PROBLEM TO WORK ON:
Only the lines starting at the one with "return upright([along_wing_end, outside, along_main_end])" and ending at the one with "bpy.context.scene.collection.objects.link(empty)" should be copied, exactly and with both ends kept.

▼

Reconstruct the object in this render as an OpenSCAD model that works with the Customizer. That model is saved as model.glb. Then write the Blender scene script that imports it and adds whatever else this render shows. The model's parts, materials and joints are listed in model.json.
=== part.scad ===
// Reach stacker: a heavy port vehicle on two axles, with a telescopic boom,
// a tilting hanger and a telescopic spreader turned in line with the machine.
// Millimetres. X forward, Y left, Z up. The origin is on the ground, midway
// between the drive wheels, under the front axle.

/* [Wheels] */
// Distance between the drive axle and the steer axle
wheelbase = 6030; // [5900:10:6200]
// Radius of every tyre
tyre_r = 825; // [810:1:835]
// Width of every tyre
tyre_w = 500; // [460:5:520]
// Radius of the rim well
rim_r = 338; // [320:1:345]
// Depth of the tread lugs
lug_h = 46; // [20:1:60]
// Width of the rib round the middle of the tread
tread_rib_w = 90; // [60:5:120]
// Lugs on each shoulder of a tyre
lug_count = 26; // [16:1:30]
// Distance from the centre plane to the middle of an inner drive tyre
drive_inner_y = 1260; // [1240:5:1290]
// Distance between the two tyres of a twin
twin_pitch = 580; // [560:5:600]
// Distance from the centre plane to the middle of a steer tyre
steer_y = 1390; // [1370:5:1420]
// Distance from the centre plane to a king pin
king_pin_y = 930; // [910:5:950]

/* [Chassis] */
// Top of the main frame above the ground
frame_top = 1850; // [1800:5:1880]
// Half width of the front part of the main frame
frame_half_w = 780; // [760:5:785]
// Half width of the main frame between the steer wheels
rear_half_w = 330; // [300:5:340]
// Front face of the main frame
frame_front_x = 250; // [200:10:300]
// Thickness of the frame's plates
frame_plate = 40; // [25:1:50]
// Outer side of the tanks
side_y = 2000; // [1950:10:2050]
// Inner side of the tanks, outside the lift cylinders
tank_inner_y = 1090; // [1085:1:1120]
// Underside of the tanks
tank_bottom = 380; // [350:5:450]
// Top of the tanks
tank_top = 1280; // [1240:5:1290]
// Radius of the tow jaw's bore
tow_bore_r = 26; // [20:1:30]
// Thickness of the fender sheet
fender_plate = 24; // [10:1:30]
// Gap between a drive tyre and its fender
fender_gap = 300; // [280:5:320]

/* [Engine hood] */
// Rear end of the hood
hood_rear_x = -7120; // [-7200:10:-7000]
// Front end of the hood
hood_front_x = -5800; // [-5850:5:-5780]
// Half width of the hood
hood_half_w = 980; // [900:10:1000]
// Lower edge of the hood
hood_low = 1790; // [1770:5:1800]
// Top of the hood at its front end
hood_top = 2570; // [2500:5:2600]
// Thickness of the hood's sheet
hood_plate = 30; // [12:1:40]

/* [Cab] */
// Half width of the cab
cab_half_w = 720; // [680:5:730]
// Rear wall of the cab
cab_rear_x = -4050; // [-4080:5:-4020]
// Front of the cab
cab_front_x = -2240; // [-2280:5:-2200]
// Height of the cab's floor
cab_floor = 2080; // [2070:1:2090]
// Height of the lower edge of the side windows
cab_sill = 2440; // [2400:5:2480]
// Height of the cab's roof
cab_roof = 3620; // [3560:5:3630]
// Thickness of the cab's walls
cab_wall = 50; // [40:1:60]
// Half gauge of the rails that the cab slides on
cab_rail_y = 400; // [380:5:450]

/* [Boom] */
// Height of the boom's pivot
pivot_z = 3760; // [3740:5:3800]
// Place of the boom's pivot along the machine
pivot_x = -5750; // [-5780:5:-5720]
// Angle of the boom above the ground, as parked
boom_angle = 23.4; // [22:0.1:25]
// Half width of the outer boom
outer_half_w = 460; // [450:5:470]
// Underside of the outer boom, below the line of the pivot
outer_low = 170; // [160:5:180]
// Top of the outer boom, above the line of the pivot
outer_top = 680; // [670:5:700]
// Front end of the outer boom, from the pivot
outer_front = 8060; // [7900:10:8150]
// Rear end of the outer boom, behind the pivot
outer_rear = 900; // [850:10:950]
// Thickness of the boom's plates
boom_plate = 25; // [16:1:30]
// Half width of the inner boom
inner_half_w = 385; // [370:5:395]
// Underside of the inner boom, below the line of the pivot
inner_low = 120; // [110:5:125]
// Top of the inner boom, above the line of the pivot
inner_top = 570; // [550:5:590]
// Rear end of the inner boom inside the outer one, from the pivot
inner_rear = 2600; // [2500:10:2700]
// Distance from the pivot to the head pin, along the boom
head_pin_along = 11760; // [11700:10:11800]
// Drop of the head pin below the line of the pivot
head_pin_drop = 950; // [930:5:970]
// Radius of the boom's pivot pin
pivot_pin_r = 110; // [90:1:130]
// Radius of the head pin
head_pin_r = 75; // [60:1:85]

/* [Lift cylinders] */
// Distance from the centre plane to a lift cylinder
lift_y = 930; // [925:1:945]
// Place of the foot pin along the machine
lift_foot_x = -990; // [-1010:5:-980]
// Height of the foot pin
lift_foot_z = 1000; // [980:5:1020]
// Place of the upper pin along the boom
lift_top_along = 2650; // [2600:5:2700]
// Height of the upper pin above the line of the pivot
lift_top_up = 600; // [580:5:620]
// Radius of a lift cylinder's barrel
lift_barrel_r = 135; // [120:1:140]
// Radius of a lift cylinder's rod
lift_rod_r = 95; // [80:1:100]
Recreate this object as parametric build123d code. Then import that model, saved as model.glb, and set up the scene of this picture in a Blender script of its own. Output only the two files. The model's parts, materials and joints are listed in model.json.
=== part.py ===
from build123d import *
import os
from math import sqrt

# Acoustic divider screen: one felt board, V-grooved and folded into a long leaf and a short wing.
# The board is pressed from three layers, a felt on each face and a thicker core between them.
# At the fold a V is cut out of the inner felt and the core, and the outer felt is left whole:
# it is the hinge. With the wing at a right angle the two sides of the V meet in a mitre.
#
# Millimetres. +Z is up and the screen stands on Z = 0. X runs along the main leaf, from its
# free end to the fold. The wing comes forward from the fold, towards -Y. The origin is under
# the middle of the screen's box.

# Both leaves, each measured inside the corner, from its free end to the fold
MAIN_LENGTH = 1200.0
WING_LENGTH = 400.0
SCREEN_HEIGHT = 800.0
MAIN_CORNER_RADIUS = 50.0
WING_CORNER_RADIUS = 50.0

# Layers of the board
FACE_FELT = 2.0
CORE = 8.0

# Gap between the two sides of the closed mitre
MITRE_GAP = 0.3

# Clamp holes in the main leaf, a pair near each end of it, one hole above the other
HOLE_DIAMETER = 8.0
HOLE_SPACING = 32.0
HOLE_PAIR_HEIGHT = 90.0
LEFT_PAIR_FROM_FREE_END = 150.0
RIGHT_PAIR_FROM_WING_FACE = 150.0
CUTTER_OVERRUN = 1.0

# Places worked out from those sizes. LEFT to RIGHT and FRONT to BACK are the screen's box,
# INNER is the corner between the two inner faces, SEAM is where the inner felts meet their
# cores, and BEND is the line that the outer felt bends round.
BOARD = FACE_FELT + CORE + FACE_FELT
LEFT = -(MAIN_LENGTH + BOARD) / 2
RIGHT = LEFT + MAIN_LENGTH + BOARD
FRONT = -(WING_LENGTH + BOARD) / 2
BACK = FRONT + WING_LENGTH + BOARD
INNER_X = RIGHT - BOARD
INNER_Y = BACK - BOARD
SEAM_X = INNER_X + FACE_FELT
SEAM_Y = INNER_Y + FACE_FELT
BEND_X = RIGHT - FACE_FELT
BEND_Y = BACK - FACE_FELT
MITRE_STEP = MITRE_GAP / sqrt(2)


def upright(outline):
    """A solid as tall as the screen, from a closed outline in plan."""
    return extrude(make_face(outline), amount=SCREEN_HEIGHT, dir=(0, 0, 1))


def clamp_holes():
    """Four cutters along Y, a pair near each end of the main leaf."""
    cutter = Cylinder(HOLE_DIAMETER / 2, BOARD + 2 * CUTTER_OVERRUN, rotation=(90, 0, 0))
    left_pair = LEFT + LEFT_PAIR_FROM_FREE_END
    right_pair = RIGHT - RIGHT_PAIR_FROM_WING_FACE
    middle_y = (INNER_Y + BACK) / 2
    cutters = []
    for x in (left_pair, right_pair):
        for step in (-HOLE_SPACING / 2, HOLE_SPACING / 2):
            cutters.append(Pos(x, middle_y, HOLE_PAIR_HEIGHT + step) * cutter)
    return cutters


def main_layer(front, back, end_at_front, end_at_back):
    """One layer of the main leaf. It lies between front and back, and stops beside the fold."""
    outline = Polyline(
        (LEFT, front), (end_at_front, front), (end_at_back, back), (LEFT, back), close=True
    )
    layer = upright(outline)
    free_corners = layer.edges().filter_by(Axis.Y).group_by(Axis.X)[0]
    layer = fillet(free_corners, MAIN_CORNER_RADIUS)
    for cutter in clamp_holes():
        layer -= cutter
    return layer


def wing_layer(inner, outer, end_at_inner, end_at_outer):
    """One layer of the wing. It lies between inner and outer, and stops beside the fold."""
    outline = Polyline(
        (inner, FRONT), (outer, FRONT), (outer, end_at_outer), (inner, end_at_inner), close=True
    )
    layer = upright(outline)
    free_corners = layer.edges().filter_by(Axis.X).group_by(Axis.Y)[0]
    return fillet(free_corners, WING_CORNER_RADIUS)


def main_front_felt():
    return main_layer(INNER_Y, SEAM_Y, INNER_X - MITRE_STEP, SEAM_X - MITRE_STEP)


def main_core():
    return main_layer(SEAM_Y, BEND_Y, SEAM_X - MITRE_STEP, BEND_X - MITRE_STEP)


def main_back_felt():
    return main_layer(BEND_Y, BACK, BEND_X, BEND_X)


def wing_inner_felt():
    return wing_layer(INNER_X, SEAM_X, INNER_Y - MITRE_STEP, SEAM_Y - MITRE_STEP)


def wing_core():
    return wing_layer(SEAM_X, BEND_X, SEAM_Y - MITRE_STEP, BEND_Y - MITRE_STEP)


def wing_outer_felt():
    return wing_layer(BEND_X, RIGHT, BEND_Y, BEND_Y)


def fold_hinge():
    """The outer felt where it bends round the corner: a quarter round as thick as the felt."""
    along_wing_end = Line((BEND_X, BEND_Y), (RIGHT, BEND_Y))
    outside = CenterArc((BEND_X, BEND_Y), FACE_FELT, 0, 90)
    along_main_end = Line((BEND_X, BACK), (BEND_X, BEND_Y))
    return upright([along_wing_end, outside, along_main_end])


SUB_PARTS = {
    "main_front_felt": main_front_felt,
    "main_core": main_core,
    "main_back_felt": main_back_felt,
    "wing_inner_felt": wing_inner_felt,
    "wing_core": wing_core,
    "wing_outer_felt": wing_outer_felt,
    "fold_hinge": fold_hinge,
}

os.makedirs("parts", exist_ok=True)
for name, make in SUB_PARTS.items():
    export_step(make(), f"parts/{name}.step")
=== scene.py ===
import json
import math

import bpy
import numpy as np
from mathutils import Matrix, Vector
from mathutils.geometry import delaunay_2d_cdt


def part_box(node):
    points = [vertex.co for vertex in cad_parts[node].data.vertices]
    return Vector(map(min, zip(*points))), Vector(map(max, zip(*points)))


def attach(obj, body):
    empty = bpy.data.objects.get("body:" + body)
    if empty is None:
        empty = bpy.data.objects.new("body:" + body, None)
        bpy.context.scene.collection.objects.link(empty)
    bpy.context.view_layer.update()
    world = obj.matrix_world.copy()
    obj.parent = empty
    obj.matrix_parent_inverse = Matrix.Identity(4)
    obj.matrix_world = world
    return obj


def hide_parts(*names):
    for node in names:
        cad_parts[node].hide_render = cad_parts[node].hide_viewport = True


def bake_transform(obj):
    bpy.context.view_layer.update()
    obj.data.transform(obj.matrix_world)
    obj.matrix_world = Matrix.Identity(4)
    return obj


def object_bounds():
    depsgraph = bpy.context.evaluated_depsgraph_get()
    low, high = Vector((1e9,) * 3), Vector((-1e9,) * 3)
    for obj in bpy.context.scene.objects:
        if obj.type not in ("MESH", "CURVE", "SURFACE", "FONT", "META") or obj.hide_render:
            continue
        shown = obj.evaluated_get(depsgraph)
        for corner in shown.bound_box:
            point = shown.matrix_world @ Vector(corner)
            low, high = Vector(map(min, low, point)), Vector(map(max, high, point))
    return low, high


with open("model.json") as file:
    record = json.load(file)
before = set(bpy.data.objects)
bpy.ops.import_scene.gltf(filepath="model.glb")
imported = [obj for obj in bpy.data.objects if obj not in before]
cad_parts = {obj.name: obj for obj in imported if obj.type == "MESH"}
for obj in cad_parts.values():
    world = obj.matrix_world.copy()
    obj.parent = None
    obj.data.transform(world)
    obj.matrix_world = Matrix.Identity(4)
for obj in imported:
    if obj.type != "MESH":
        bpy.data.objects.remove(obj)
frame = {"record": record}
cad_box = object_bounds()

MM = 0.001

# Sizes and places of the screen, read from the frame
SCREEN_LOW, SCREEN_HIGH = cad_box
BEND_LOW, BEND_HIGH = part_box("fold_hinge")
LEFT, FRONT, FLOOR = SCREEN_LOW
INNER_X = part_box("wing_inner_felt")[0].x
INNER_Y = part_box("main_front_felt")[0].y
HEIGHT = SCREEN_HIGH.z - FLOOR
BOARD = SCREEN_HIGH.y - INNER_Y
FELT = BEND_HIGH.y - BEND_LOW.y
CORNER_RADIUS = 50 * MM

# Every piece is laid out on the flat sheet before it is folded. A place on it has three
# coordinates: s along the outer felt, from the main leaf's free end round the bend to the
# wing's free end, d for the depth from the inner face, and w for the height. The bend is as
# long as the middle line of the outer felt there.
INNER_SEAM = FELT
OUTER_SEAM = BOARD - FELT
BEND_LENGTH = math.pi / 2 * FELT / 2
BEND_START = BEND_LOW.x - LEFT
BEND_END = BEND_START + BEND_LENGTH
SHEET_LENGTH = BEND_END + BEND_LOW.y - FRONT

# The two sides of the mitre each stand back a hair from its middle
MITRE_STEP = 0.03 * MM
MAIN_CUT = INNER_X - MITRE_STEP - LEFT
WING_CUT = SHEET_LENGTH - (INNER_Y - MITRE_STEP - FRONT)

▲

RESULT OF THIS TASK:
    return upright([along_wing_end, outside, along_main_end])


SUB_PARTS = {
    "main_front_felt": main_front_felt,
    "main_core": main_core,
    "main_back_felt": main_back_felt,
    "wing_inner_felt": wing_inner_felt,
    "wing_core": wing_core,
    "wing_outer_felt": wing_outer_felt,
    "fold_hinge": fold_hinge,
}

os.makedirs("parts", exist_ok=True)
for name, make in SUB_PARTS.items():
    export_step(make(), f"parts/{name}.step")
=== scene.py ===
import json
import math

import bpy
import numpy as np
from mathutils import Matrix, Vector
from mathutils.geometry import delaunay_2d_cdt


def part_box(node):
    points = [vertex.co for vertex in cad_parts[node].data.vertices]
    return Vector(map(min, zip(*points))), Vector(map(max, zip(*points)))


def attach(obj, body):
    empty = bpy.data.objects.get("body:" + body)
    if empty is None:
        empty = bpy.data.objects.new("body:" + body, None)
        bpy.context.scene.collection.objects.link(empty)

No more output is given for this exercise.